Exercise inputs:
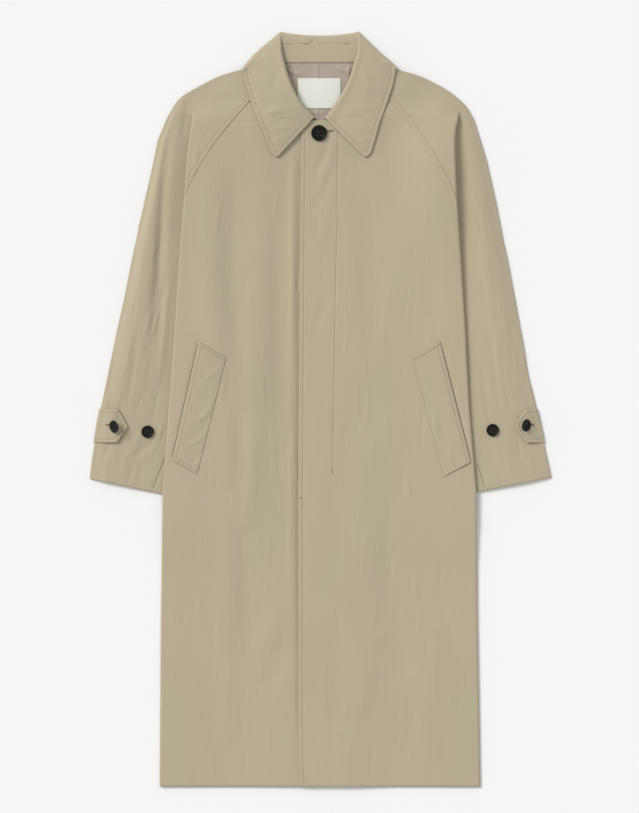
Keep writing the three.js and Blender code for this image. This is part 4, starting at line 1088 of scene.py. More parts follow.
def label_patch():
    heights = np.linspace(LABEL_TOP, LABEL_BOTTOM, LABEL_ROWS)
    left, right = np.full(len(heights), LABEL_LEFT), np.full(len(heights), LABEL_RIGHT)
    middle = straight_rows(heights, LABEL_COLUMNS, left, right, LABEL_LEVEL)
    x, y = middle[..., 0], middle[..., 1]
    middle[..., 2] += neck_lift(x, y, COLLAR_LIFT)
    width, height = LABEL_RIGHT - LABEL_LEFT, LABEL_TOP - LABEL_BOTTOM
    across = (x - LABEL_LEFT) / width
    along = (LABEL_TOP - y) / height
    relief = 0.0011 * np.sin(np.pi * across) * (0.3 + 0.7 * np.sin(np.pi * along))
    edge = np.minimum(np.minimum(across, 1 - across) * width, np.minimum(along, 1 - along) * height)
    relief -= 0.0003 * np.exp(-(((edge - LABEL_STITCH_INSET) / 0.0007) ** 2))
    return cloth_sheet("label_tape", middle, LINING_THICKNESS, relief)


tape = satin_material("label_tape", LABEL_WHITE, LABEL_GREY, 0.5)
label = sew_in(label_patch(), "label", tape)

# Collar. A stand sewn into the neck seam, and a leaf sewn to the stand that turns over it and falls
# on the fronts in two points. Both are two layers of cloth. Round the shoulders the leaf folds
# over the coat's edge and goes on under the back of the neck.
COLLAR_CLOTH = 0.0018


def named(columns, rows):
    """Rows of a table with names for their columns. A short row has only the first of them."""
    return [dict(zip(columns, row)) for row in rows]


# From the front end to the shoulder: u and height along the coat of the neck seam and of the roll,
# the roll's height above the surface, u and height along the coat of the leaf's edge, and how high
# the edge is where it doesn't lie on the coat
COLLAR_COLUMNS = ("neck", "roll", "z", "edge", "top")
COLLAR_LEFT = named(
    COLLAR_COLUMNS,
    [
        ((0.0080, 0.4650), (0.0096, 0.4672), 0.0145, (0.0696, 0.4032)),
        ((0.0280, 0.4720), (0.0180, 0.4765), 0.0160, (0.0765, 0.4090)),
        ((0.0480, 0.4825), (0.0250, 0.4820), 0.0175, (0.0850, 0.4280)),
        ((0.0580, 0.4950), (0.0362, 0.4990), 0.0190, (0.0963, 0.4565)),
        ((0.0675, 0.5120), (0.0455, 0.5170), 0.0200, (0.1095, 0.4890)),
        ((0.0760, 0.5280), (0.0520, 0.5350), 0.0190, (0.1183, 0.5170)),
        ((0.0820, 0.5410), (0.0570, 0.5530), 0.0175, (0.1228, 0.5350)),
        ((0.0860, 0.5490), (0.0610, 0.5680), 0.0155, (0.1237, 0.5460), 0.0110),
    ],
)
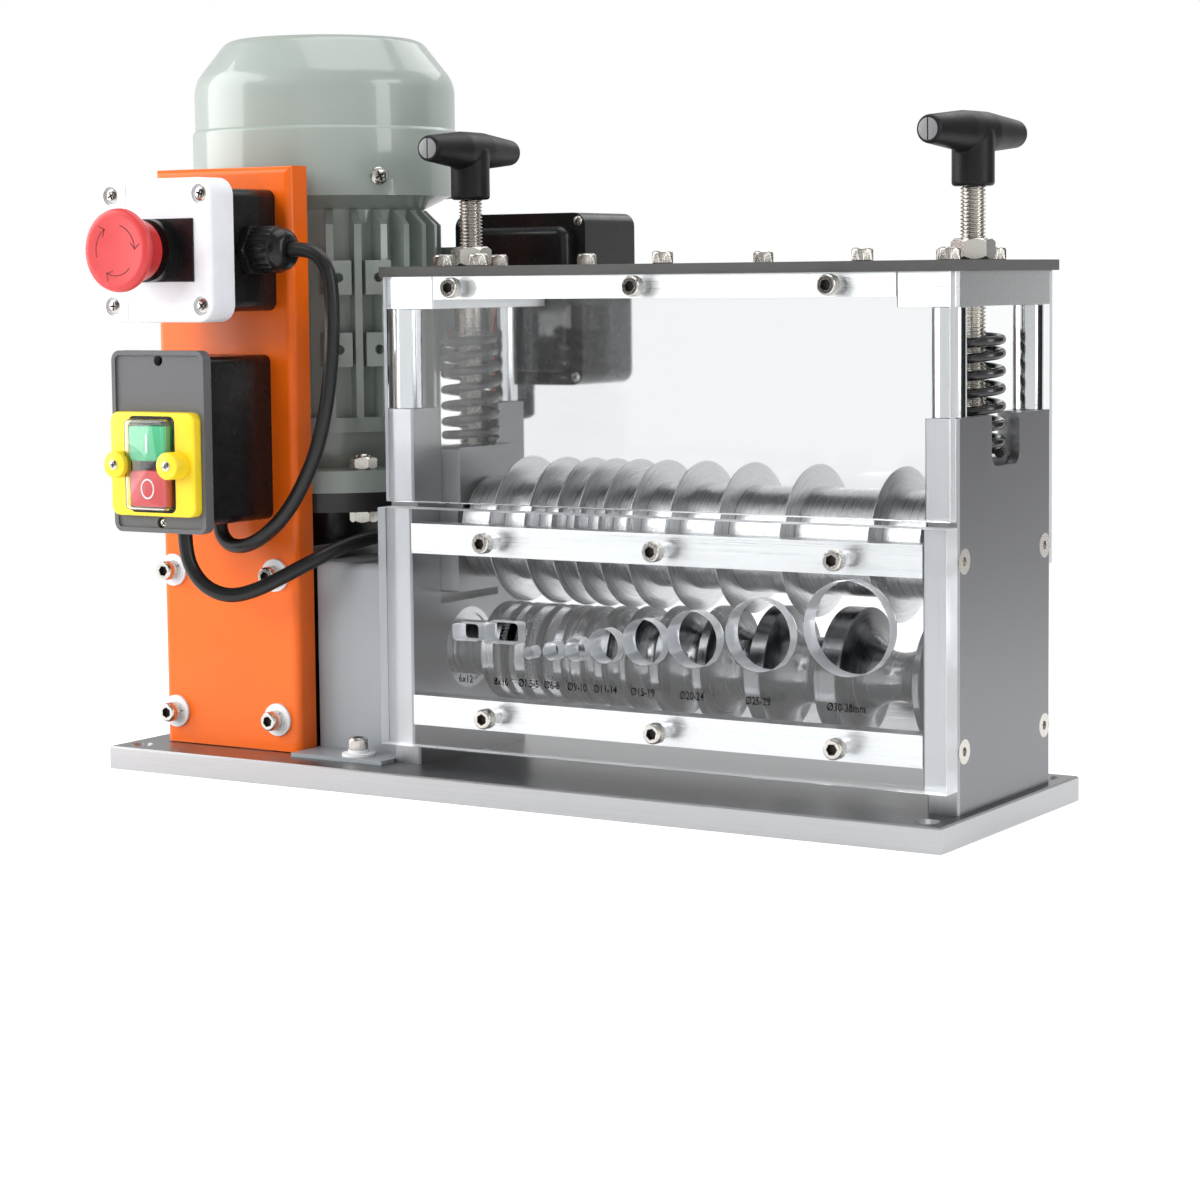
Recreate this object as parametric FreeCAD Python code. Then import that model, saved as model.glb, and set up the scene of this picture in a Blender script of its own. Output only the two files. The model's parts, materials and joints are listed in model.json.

The request:
All of the material must be reproduced exactly.

Task answer:
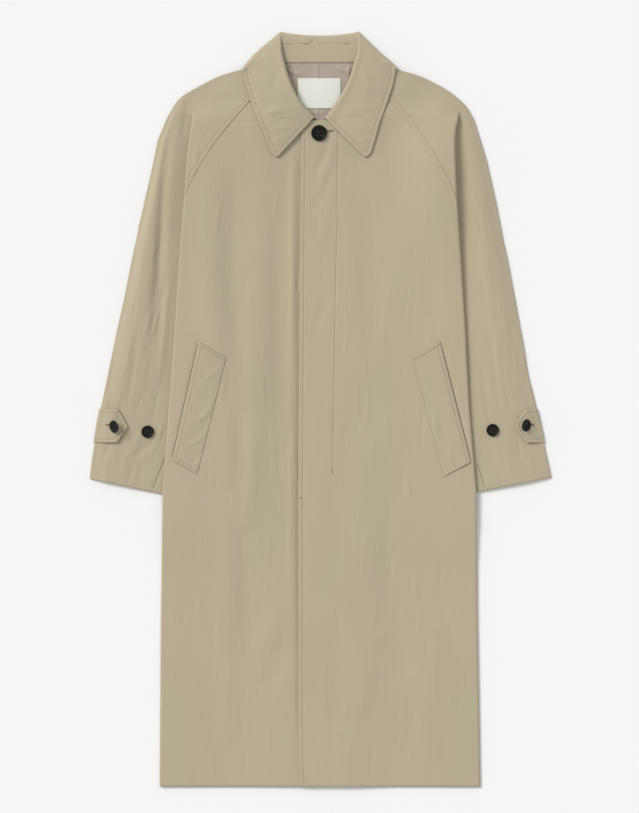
Keep writing the three.js and Blender code for this image. This is part 4, starting at line 1088 of scene.py. More parts follow.
def label_patch():
    heights = np.linspace(LABEL_TOP, LABEL_BOTTOM, LABEL_ROWS)
    left, right = np.full(len(heights), LABEL_LEFT), np.full(len(heights), LABEL_RIGHT)
    middle = straight_rows(heights, LABEL_COLUMNS, left, right, LABEL_LEVEL)
    x, y = middle[..., 0], middle[..., 1]
    middle[..., 2] += neck_lift(x, y, COLLAR_LIFT)
    width, height = LABEL_RIGHT - LABEL_LEFT, LABEL_TOP - LABEL_BOTTOM
    across = (x - LABEL_LEFT) / width
    along = (LABEL_TOP - y) / height
    relief = 0.0011 * np.sin(np.pi * across) * (0.3 + 0.7 * np.sin(np.pi * along))
    edge = np.minimum(np.minimum(across, 1 - across) * width, np.minimum(along, 1 - along) * height)
    relief -= 0.0003 * np.exp(-(((edge - LABEL_STITCH_INSET) / 0.0007) ** 2))
    return cloth_sheet("label_tape", middle, LINING_THICKNESS, relief)


tape = satin_material("label_tape", LABEL_WHITE, LABEL_GREY, 0.5)
label = sew_in(label_patch(), "label", tape)

# Collar. A stand sewn into the neck seam, and a leaf sewn to the stand that turns over it and falls
# on the fronts in two points. Both are two layers of cloth. Round the shoulders the leaf folds
# over the coat's edge and goes on under the back of the neck.
COLLAR_CLOTH = 0.0018


def named(columns, rows):
    """Rows of a table with names for their columns. A short row has only the first of them."""
    return [dict(zip(columns, row)) for row in rows]


# From the front end to the shoulder: u and height along the coat of the neck seam and of the roll,
# the roll's height above the surface, u and height along the coat of the leaf's edge, and how high
# the edge is where it doesn't lie on the coat
COLLAR_COLUMNS = ("neck", "roll", "z", "edge", "top")
COLLAR_LEFT = named(
    COLLAR_COLUMNS,
    [
        ((0.0080, 0.4650), (0.0096, 0.4672), 0.0145, (0.0696, 0.4032)),
        ((0.0280, 0.4720), (0.0180, 0.4765), 0.0160, (0.0765, 0.4090)),
        ((0.0480, 0.4825), (0.0250, 0.4820), 0.0175, (0.0850, 0.4280)),
        ((0.0580, 0.4950), (0.0362, 0.4990), 0.0190, (0.0963, 0.4565)),
        ((0.0675, 0.5120), (0.0455, 0.5170), 0.0200, (0.1095, 0.4890)),
        ((0.0760, 0.5280), (0.0520, 0.5350), 0.0190, (0.1183, 0.5170)),
        ((0.0820, 0.5410), (0.0570, 0.5530), 0.0175, (0.1228, 0.5350)),
        ((0.0860, 0.5490), (0.0610, 0.5680), 0.0155, (0.1237, 0.5460), 0.0110),
    ],
)
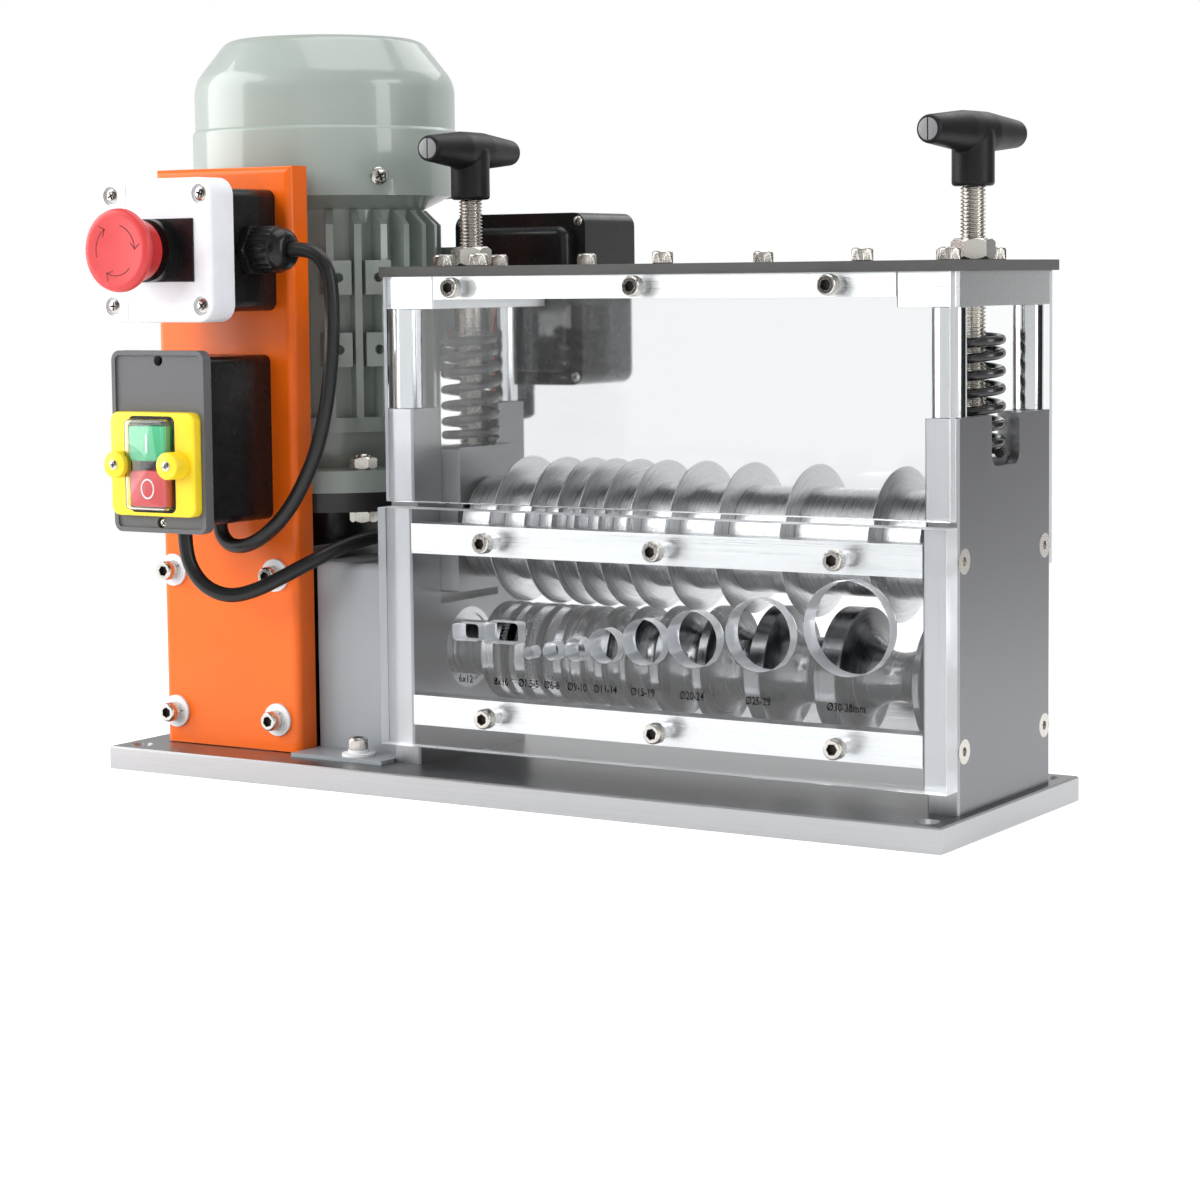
Recreate this object as parametric FreeCAD Python code. Then import that model, saved as model.glb, and set up the scene of this picture in a Blender script of its own. Output only the two files. The model's parts, materials and joints are listed in model.json.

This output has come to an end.